Discussion: This week, benchmark your live-event capacity assumptions against World Cup-scale concurrency, and revisit your 2–3 year addressable market models to factor in satellite connectivity and macro-driven ARPU pressure.
Headwinds
- Reputational And Legal Risks Around Docuseries Editing. Tyra Banks’ defamation suit against Netflix over alleged “surgical manipulation” of her interview in an ANTM docuseries is a warning shot for unscripted and documentary content. Aggressive editing, AI-assisted recomposition, and out-of-context cuts can now trigger litigation around false light, endorsement and contract breach, raising the compliance bar for reality and creator-centric formats.
- Escalating Content Safety Expectations For Young Audiences.

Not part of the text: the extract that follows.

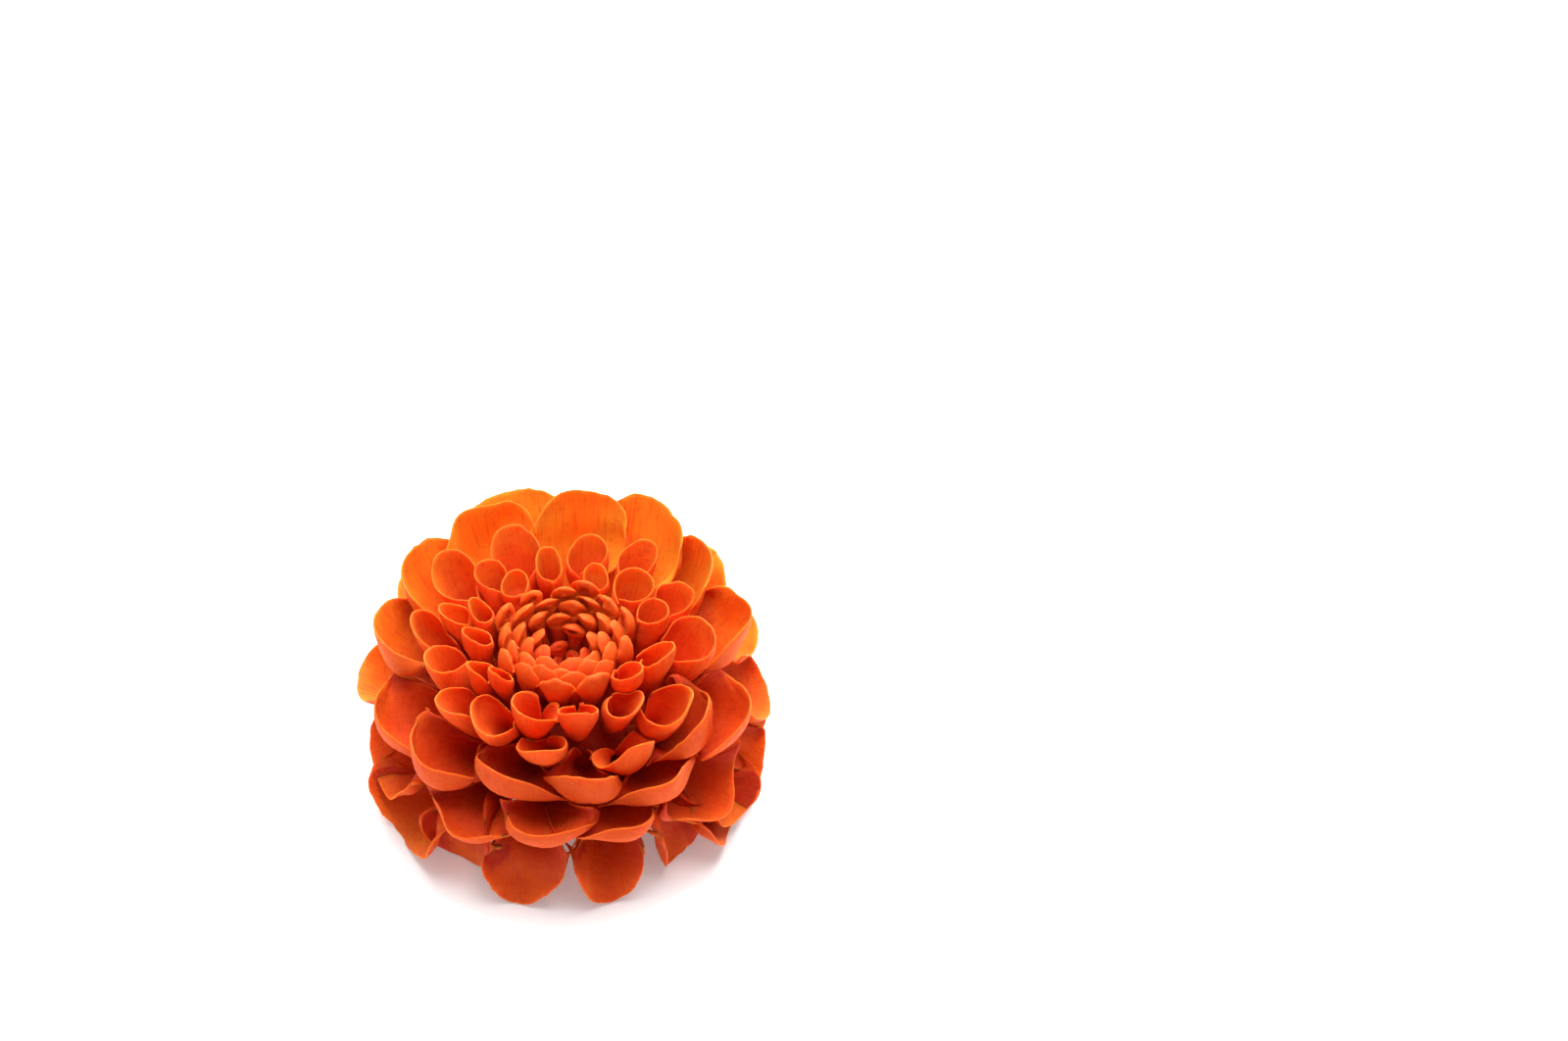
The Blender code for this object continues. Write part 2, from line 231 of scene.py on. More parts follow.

Amy Adams’ comments about rejecting a graphic SNL sketch to protect young ‘Enchanted’ fans highlight how talent and audiences expect stronger safeguards for minors. As kids and family viewing increasingly shifts to on-demand and UGC platforms, regulators and parents will scrutinize recommendation systems, age-gating and content labels more intensely.
- Economic Uncertainty Threatens Subscription And Ad Yield. The UK’s economic contraction tied to geopolitical conflict and persistent inflation concerns suggest more price sensitivity across major markets. Media and gaming services that rely on premium ARPU, annual passes or high CPM brand deals may face churn and downward pricing pressure, especially outside tentpole events like the World Cup.

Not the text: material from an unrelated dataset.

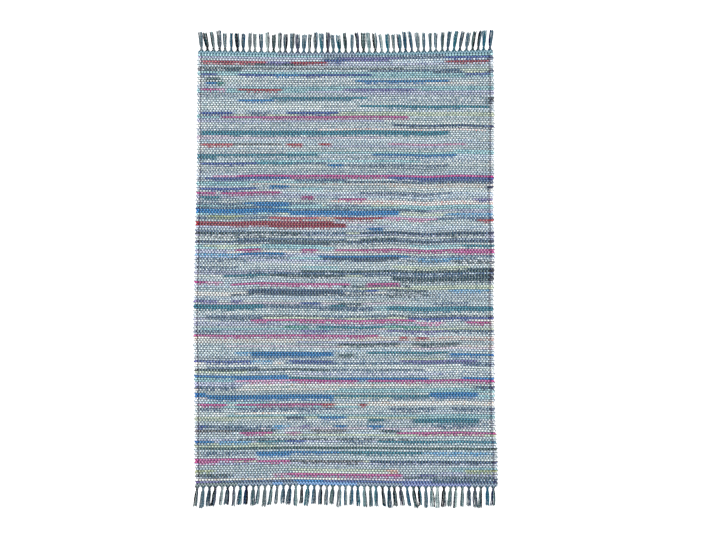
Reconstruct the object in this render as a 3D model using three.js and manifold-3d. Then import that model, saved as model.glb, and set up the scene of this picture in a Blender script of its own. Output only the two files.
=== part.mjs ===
// A rag rug of 1.4 by 2 metres, lying flat: a woven cloth of rag picks, and at each end a heading strip
// of fine yarn whose warp ends are knotted into a fringe of tassels. Millimetres, +Z up, the rug's length
// along Y with its far end at +Y, and the floor at Z = 0 under its middle.

import * as THREE from "three";
import { mergeVertices } from "three/addons/utils/BufferGeometryUtils.js";
import Module from "manifold-3d";

// Driving sizes
const CLOTH = { width: 1400, length: 2000, picks: 200 };
const RIB = { crest: 7, valley: 5.5, uneven: 0.5, wander: 0.9 };
const RAG_TURN = { picks: 2, bulge: 2.5, notch: 5.5, uneven: 1.5 };
const HEADING = { depth: 14, crest: 4.6, valley: 4.1, ribs: 5 };
const TASSELS = { count: 49, reach: 97, uneven: 7, stray: 2.2, leanUneven: 6, tipsApart: 19.5, seated: 1.5 };
const LOCKS = { count: 2, rootSpread: 1.8, spread: 5, spreadUneven: 0.8, start: 17, uneven: 6 };
const SEAM = 0.3;
const LEAN_GROWTH = 1.4;

// How far each selvedge swells out from a straight line, or draws in where negative
const SELVEDGE = [
  { along: -1000, left: -5, right: 5 },
  { along: -850, left: 1, right: 4 },
  { along: -740, left: 0, right: -4 },
  { along: -460, left: 5, right: -7 },
  { along: -290, left: 11, right: -5 },
  { along: -150, left: 10, right: -9 },
  { along: 50, left: 7, right: 0 },
  { along: 320, left: 4, right: -7 },
  { along: 450, left: 1, right: -1 },
  { along: 800, left: 4, right: 3 },
  { along: 1000, left: 1, right: -1 },
];

// How far each end's line bows outwards, at the four lines of points that run the length of the cloth
const END_BOW = [
  { across: -CLOTH.width / 2, far: 9, near: 9 },
  { across: -CLOTH.width / 6, far: 0, near: 0 },
  { across: CLOTH.width / 6, far: 1, near: 8 },
  { across: CLOTH.width / 2, far: 13, near: 9 },
];
const BOW_FADES_OVER = 260;

// How far a tassel's tip leans to the right, by its place from the left selvedge to the right one
const LEAN = [
  { place: 0, far: -14, near: -14 },
  { place: 0.15, far: -4, near: -7 },
  { place: 0.42, far: 0, near: -7 },
  { place: 0.6, far: -8, near: 5 },
  { place: 0.72, far: -12, near: 12 },
  { place: 0.8, far: 0, near: 2 },
  { place: 0.88, far: 13, near: -7 },
  { place: 1, far: 6, near: 2 },
];

// A tassel's head, from the warp ends that fan out of the heading to the neck, the knot and the tail
const HEAD = [
  { out: -TASSELS.seated, half: 11.5, low: 0.8, high: 3.7 },
  { out: 7.5, half: 3.4, low: 0.6, high: 5 },
  { out: 12.5, half: 5.4, low: 0, high: 8 },
  { out: 18.5, half: 4.8, low: 0.2, high: 5.4 },
];
const HEAD_FLAT_SHARE = 0.7;

// A lock's section from its root in the tail to its tip on the floor, with out as a share of the way
const LOCK = [
  { out: 0, low: 0.9, high: 4.4, wide: 3, narrow: 2.4 },
  { out: 0.35, low: 0, high: 5, wide: 7.4, narrow: 4.4 },
  { out: 1, low: 0, high: 2.8, wide: 5.4, narrow: 2.6 },
];

const COLOURS = {
  rag: new THREE.Color(0xa5b2b4),
  yarn: new THREE.Color(0x5f7480),
};

// Which series of chance numbers each unevenness takes, and the first of each end's own
const SERIES = { wander: 1, turnLeft: 2, turnRight: 3, height: 4, far: 10, near: 20 };

const ROWS_PER_PICK = 2;
const ROWS = CLOTH.picks * ROWS_PER_PICK;
const COLUMNS = END_BOW.length - 1;
const HALF_LENGTH = CLOTH.length / 2;
const HALF_WIDTH = CLOTH.width / 2;

// The nth number of a series that looks random from 0 to 1, and is the same each time
function chance(n, series) {
  const noise = Math.sin(n * 12.9898 + series * 78.233) * 43758.5453;
  return noise - Math.floor(noise);
}

// The same, from -1 to 1
function sway(n, series) {
  return 2 * chance(n, series) - 1;
}

// The value of a table's column, straight between its rows
function reading(table, key, at, column) {
  const next = table.findIndex((row) => row[key] >= at);
  if (next < 0) return table[table.length - 1][column];
  if (next === 0) return table[0][column];
  const [before, after] = [table[next - 1], table[next]];
  const share = (at - before[key]) / (after[key] - before[key]);
  return THREE.MathUtils.lerp(before[column], after[column], share);
}

// A flat box of the given size, cut into a grid, as a closed mesh with shared points
function griddedBox(width, length, columns, rows) {
  const box = new THREE.BoxGeometry(width, length, 1, columns, rows, 1);
  box.deleteAttribute("normal");
  box.deleteAttribute("uv");
  return mergeVertices(box);
}

// Moves each point of a gridded box to where place(column, row, isTop) says, from 0 at its lower left
function moveGrid(box, width, length, columns, rows, place) {
  const points = box.attributes.position;
  for (let i = 0; i < points.count; i++) {
    const column = Math.round((points.getX(i) / width + 0.5) * columns);
    const row = Math.round((points.getY(i) / length + 0.5) * rows);
    points.setXYZ(i, ...place(column, row, points.getZ(i) > 0).toArray());
  }
  return box;
}

// Merges points that now share a place, and leaves out the triangles that this closes up
function withoutClosedFaces(geometry) {
  const merged = mergeVertices(geometry);
  const corners = Array.from(merged.index.array);
  const kept = [];
  for (let i = 0; i < corners.length; i += 3) {
    const [a, b, c] = corners.slice(i, i + 3);
    if (a !== b && b !== c && c !== a) kept.push(a, b, c);
  }
  merged.setIndex(kept);
  return merged;
}

// Where a row of the cloth lies along it: valleys between picks, crests half-way, both a little uneven
function alongCloth(row) {
  const even = (row / ROWS - 0.5) * CLOTH.length;
  return row % ROWS === 0 ? even : even + RIB.wander * sway(row, SERIES.wander);
}

// How far the rag's turn stands out beside a row: each loop joins two picks, on alternate sides
function ragTurn(row, isLeft) {
  const pair = RAG_TURN.picks * ROWS_PER_PICK;
  const phase = row + (isLeft ? 0 : ROWS_PER_PICK);
  if (phase % pair === 0) return -RAG_TURN.notch;
  const series = isLeft ? SERIES.turnLeft : SERIES.turnRight;
  return RAG_TURN.bulge + RAG_TURN.uneven * sway(Math.floor(phase / pair), series);
}

function ribHeight(row) {
  const level = row % ROWS_PER_PICK ? RIB.crest : RIB.valley;
  return level - RIB.uneven * chance(row, SERIES.height);
}

// How far the ends' bow carries the cloth along at this place, fading towards its middle
function bowAt(across, along) {
  const share = Math.max(0, (Math.abs(along) - HALF_LENGTH + BOW_FADES_OVER) / BOW_FADES_OVER);
  const bow = reading(END_BOW, "across", across, along > 0 ? "far" : "near");
  return Math.sign(along) * bow * share;
}

// The woven rag cloth: a rib for each pick, looped selvedges and a flat underside
function wovenCloth() {
  const pair = RAG_TURN.picks * ROWS_PER_PICK;
  const box = griddedBox(CLOTH.width, CLOTH.length, COLUMNS, ROWS);
  moveGrid(box, CLOTH.width, CLOTH.length, COLUMNS, ROWS, (column, gridRow, isTop) => {
    // The underside needs a row of points only between each pair of picks.
    const row = isTop ? gridRow : pair * Math.round(gridRow / pair);
    const along = alongCloth(row);
    const line = END_BOW[column].across;
    const isLeft = column === 0;
    const isSide = isLeft || column === COLUMNS;
    const swell = reading(SELVEDGE, "along", along, isLeft ? "left" : "right");
    const turn = isTop ? ragTurn(row, isLeft) : -RAG_TURN.notch;
    const across = isSide ? Math.sign(line) * (HALF_WIDTH + swell + turn) : line;
    return new THREE.Vector3(across, along + bowAt(line, along), isTop ? ribHeight(row) : 0);
  });
  return withoutClosedFaces(box);
}

// The heading strip, its inner edge on Y = 0 and its fine ribs running across the rug
function headingStrip(end, side) {
  const rows = HEADING.ribs * 2;
  const box = griddedBox(CLOTH.width, HEADING.depth, COLUMNS, rows);
  return moveGrid(box, CLOTH.width, HEADING.depth, COLUMNS, rows, (column, row, isTop) => {
    const worldColumn = side > 0 ? column : COLUMNS - column;
    const line = END_BOW[worldColumn].across;
    const isLeft = worldColumn === 0;
    const isSide = isLeft || worldColumn === COLUMNS;
    const swell = reading(SELVEDGE, "along", side * HALF_LENGTH, isLeft ? "left" : "right");
    const across = isSide ? Math.sign(line) * (HALF_WIDTH + swell) : line;
    const along = (row / rows) * HEADING.depth + reading(END_BOW, "across", line, end);
    const height = row % 2 ? HEADING.crest : HEADING.valley;
    return new THREE.Vector3(side * across, along, isTop ? height : 0);
  });
}

// A closed solid through rings that all have the same number of points, with flat ends
function loft(rings) {
  const sides = rings[0].length;
  const last = (rings.length - 1) * sides;
  const faces = [];
  for (let first = 0; first < last; first += sides) {
    for (let k = 0; k < sides; k++) {
      const a = first + k;
      const b = first + ((k + 1) % sides);
      faces.push(a, a + sides, b, b, a + sides, b + sides);
    }
  }
  for (let k = 1; k + 1 < sides; k++) {
    faces.push(0, k, k + 1);
    faces.push(last, last + k + 1, last + k);
  }
  const geometry = new THREE.BufferGeometry().setFromPoints(rings.flat());
  geometry.setIndex(faces);
  return geometry;
}

// A six-sided ring, level below and above, for a tassel's head
function hexagon(across, along, half, low, high) {
  const middle = (low + high) / 2;
  const level = half * HEAD_FLAT_SHARE;
  const corners = [
    [-half, middle],
    [-level, low],
    [level, low],
    [half, middle],
    [level, high],
    [-level, high],
  ];
  return corners.map(([x, z]) => new THREE.Vector3(across + x, along, z));
}

// A four-sided ring, wide below and narrow above, for a lock that lies on the floor
function trapezium(across, along, wide, narrow, low, high) {
  const corners = [
    [-wide / 2, low],
    [wide / 2, low],
    [narrow / 2, high],
    [-narrow / 2, high],
  ];
  return corners.map(([x, z]) => new THREE.Vector3(across + x, along, z));
}

// Where each tassel's root is, how long it is and how far its tip leans, in the rug's own directions.
// No tip crosses its neighbour's.
function tasselPlans(end) {
  const series = SERIES[end];
  const pitch = CLOTH.width / TASSELS.count;
  let lastTip = -Infinity;
  return Array.from({ length: TASSELS.count }, (_, index) => {
    const across = (index + 0.5) * pitch - HALF_WIDTH + TASSELS.stray * sway(index, series);
    const place = across / CLOTH.width + 0.5;
    const leanHere = reading(LEAN, "place", place, end) + TASSELS.leanUneven * sway(index, series + 1);
    const tip = Math.max(across + leanHere, lastTip + TASSELS.tipsApart);
    lastTip = tip;
    const reach = TASSELS.reach + TASSELS.uneven * sway(index, series + 2);
    return { index, end, series, across, lean: tip - across, reach };
  });
}

// One tassel's head and locks, with its lean growing towards its tip
function tasselSolids(plan, side) {
  const { index, end, series, across, lean, reach } = plan;
  const root = HEADING.depth + reading(END_BOW, "across", across, end);
  const leanAt = (out) => lean * Math.max(0, out / reach) ** LEAN_GROWTH;
  const head = HEAD.map((ring) =>
    hexagon(side * (across + leanAt(ring.out)), root + ring.out, ring.half, ring.low, ring.high),
  );
  const solids = [loft(head)];
  for (let lock = 0; lock < LOCKS.count; lock++) {
    const hand = lock - (LOCKS.count - 1) / 2;
    const spread = LOCKS.spread + LOCKS.spreadUneven * sway(index, series + 3);
    const tip = reach - LOCKS.uneven * chance(index + lock * TASSELS.count, series + 4);
    const rings = LOCK.map((ring) => {
      const out = THREE.MathUtils.lerp(LOCKS.start, tip, ring.out);
      const parted = THREE.MathUtils.lerp(LOCKS.rootSpread, spread, Math.min(1, ring.out / LOCK[1].out));
      const x = across + leanAt(out) + 2 * hand * parted;
      return trapezium(side * x, root + out, ring.wide, ring.narrow, ring.low, ring.high);
    });
    solids.push(loft(rings));
  }
  return solids;
}

const wasm = await Module();
wasm.setup();

function toSolid(geometry) {
  const vertProperties = new Float32Array(geometry.attributes.position.array);
  const triVerts = new Uint32Array(geometry.index.array);
  return new wasm.Manifold(new wasm.Mesh({ numProp: 3, vertProperties, triVerts }));
}

function toGeometry(solid) {
  const { vertProperties, triVerts } = solid.getMesh();
  const geometry = new THREE.BufferGeometry();
  geometry.setAttribute("position", new THREE.BufferAttribute(vertProperties, 3));
  geometry.setIndex(new THREE.BufferAttribute(triVerts, 1));
  return geometry;
}

// A heading strip with its row of tassels, as one solid. Side is 1 at the far end, and -1 where the strip
// is turned half-way round for the near end.
function fringe(end, side) {
  let solid = toSolid(headingStrip(end, side));
  for (const plan of tasselPlans(end)) {
    for (const piece of tasselSolids(plan, side)) solid = solid.add(toSolid(piece));
  }
  return toGeometry(solid);
}

function namedMesh(name, geometry, colour) {
  const flat = geometry.toNonIndexed();
  flat.computeVertexNormals();
  const material = new THREE.MeshStandardMaterial({ color: colour, roughness: 0.95, metalness: 0 });
  const mesh = new THREE.Mesh(flat, material);
  mesh.name = name;
  return mesh;
}

const rug = new THREE.Group();
rug.add(namedMesh("woven_body", wovenCloth(), COLOURS.rag));

const farFringe = namedMesh("fringe_far", fringe("far", 1), COLOURS.yarn);
farFringe.position.y = HALF_LENGTH + SEAM;
rug.add(farFringe);

const nearFringe = namedMesh("fringe_near", fringe("near", -1), COLOURS.yarn);
nearFringe.position.y = -(HALF_LENGTH + SEAM);
nearFringe.rotation.z = Math.PI;
rug.add(nearFringe);

export default rug;
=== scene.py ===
"""A rag rug lying flat: a ribbed cloth of cut rags, the cotton warp that crosses it, a heading strip at each
end, and the warp ends knotted into tassels. Shapes are worked out in millimetres and made in metres."""

import math

import bpy
import numpy as np
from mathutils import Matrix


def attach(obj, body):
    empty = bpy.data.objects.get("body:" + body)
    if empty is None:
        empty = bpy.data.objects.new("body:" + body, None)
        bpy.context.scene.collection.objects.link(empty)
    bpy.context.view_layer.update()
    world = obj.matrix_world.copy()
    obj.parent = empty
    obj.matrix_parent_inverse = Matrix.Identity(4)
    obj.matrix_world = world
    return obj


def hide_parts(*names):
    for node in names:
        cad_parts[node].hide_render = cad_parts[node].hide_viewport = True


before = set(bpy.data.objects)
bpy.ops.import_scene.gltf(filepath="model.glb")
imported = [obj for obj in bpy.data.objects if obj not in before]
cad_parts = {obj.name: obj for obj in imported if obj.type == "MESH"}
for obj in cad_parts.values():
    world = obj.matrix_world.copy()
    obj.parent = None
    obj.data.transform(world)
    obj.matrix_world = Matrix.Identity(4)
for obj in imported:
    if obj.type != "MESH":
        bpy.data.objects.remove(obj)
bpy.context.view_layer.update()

MM = 0.001

# Where each series of chance numbers starts
SEEDS = {"picks": 3, "rags": 5, "cloth": 7, "warp": 17}


def table(columns, *rows):
    """A short table as a dictionary with a whole array for each named column."""
    return dict(zip(columns.split(), np.array(rows, float).T))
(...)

Discussion: Tighten your compliance and editorial tooling around interview-based and reality content, strengthen youth-safety controls in recommendation and UGC pipelines, and build pricing/packaging scenarios for a softer consumer environment.
Tailwinds
- Live Sports Prove Their Power As Streaming Anchor. Record English- and Spanish-language World Cup ratings reaffirm live sports as the most dependable driver of mass concurrent audiences and cross-platform engagement. This supports continued investment in low-latency streaming, dynamic ad insertion and companion second-screen experiences that can be reused for other live tentpoles (concerts, esports, creator events).
- Satellite Connectivity Expands High-Bandwidth Media Reach. SpaceX’s IPO and Starlink’s scale validate satellite broadband as a durable, capital-rich platform. Over the next few years, this could unlock viable low-latency streaming and cloud gaming in rural and emerging markets, enabling new growth vectors for live sports rights, mobile-first games and XR experiences where terrestrial broadband has lagged.

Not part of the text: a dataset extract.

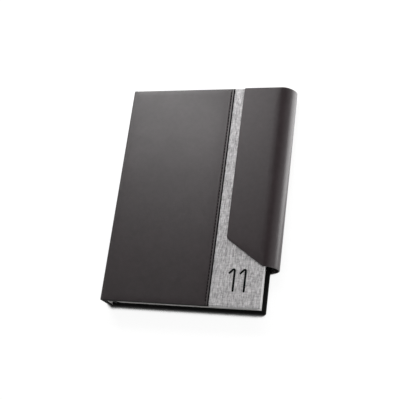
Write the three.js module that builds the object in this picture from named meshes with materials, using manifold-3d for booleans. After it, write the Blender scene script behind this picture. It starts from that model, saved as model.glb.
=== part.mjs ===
// A planner lying shut on its back cover: a hinged case whose back cover runs on
// round the fore edge as a magnetic closing flap, over a sewn text block with a
// rounded back.
// Millimetres. +X runs from the spine to the fore edge, +Y from tail to head, +Z up.
// Every piece is laid out from the tail end of the spine, on the floor; the last
// lines move the origin to the middle of the base.

import * as THREE from 'three';
import { mergeVertices } from 'three/addons/utils/BufferGeometryUtils.js';
import Module from 'manifold-3d';

// Overall size of the shut case
const height = 210;
const frontWidth = 149.7;
const backShortfall = 0.3;
const thickness = 25;

// Sheet and board thicknesses
const leather = 0.6;
const fabric = 0.6;
const lining = 0.25;
const board = 2.2;
const spineBoard = 1.6;
const endpaper = 0.2;
const spinePaper = 0.2;

// Glue lines, and the slack between pieces that move past each other
const glue = 0.05;
const slack = 0.2;

// Case details
const turnIn = 14;
const edgeRound = 1;
const spineRound = 1.6;
const leatherWidth = 103.3;
const lap = 6.3;
const boardInset = 4.5;
const turnInMargin = 3.5;

// The cover hinge: a line just over the leather, near the spine
const hingeInset = 1.75;
const hingeRise = 0.1;

// Text block
const headSquare = 3;
const foreEdgeSquare = 4;
const blockBack = 8;
const backRound = 4;
const signatureCount = 11;
const foldedEndpaperInset = 5;
const mull = 0.3;
const bandThickness = 1.4;

// Sheets at the front of the block that turn with the cover, the top one first, and how
// far behind the block's upper edge their common fold line lies
const leadingSheets = [
  { name: 'front_flyleaf', thick: endpaper },
  { name: 'first_leaves', thick: 0.8 },
  { name: 'second_leaves', thick: 1.0 },
];
const foldSetback = 1.2;

// Closing flap: the linen left showing beside it, its slanted corner, and how far short
// of the front cover's edge its slant and its flat stretch end
const linenShowing = 9.4;
const flapCornerHeight = 62;
const flapTail = 37.5;
const slantShortfall = 1.3;
const flatShortfall = 1.7;
const flapCornerRound = 4;
const flapHeadRound = 1.5;
const flapCard = 0.55;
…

- Global Events Drive Cross-Cultural Content Demand. The World Cup’s global economic footprint and record Spanish-language audiences show that multilingual and culturally localized content is now a core growth driver, not an afterthought. Platforms that treat language, commentary and regional personalization as first-class product surfaces can capture outsized engagement and ad premiums.
Discussion: Lean into live formats that can ride World Cup attention, accelerate multilingual and regionalization capabilities, and begin testing delivery and QoE on satellite or constrained networks to be ready for new addressable markets.
Tech Implications
- Scaling Low-Latency Streaming For Peak Concurrency. World Cup traffic patterns will stress-test CDNs, origin clusters and ad decisioning at tens of millions of simultaneous viewers. Architectures relying on generic HTTP streaming without edge-aware load balancing, multi-CDN orchestration, or just-in-time packaging will struggle with startup times, rebuffering and ad stitching under these conditions.
- Rights, Consent And Provenance In AI-Assisted Editing. The Netflix–Tyra Banks dispute foreshadows a world where AI-generated or AI-assisted edits to interviews and reality footage will be scrutinized for misrepresentation. Media stacks need explicit consent and rights metadata, audit trails for edits (human or AI), and content provenance markers so legal teams can trace how a final cut was produced.
- Designing For High-Latency, Variable-Bandwidth Networks. The rise of satellite broadband as a mainstream access method introduces higher and more variable latency profiles than fiber or 5G. Streaming, cloud gaming and XR clients will need more aggressive buffer management, adaptive bitrate strategies tuned for satellite, and prediction or prefetch techniques to deliver acceptable QoE.
Discussion: On the engineering side, prioritize multi-CDN and edge-intelligent streaming, implement robust edit/provenance pipelines around AI tools, and start treating satellite and other non-traditional networks as first-class citizens in your performance and protocol design.
CTO Action Items
Use the World Cup as a live-fire drill: instrument and benchmark your end-to-end streaming stack (ingest, packaging, CDN, ad tech) for peak concurrency and sub-5s latency, even if you don’t hold sports rights, by simulating or partnering on large-scale events. Direct your platform and data teams to elevate multilingual, multi-feed support (audio, commentary, UI) from a localization afterthought to a core architecture concern, with per-language QoE and monetization metrics. In parallel, review all AI-assisted editing and reality/docuseries workflows with legal and compliance, adding consent-aware metadata, audit logs, and provenance markers before these practices scale. Finally, update your 2–3 year network strategy to explicitly include satellite and other high-latency access paths, and ensure your clients, protocols and QoE monitoring can adapt to those conditions.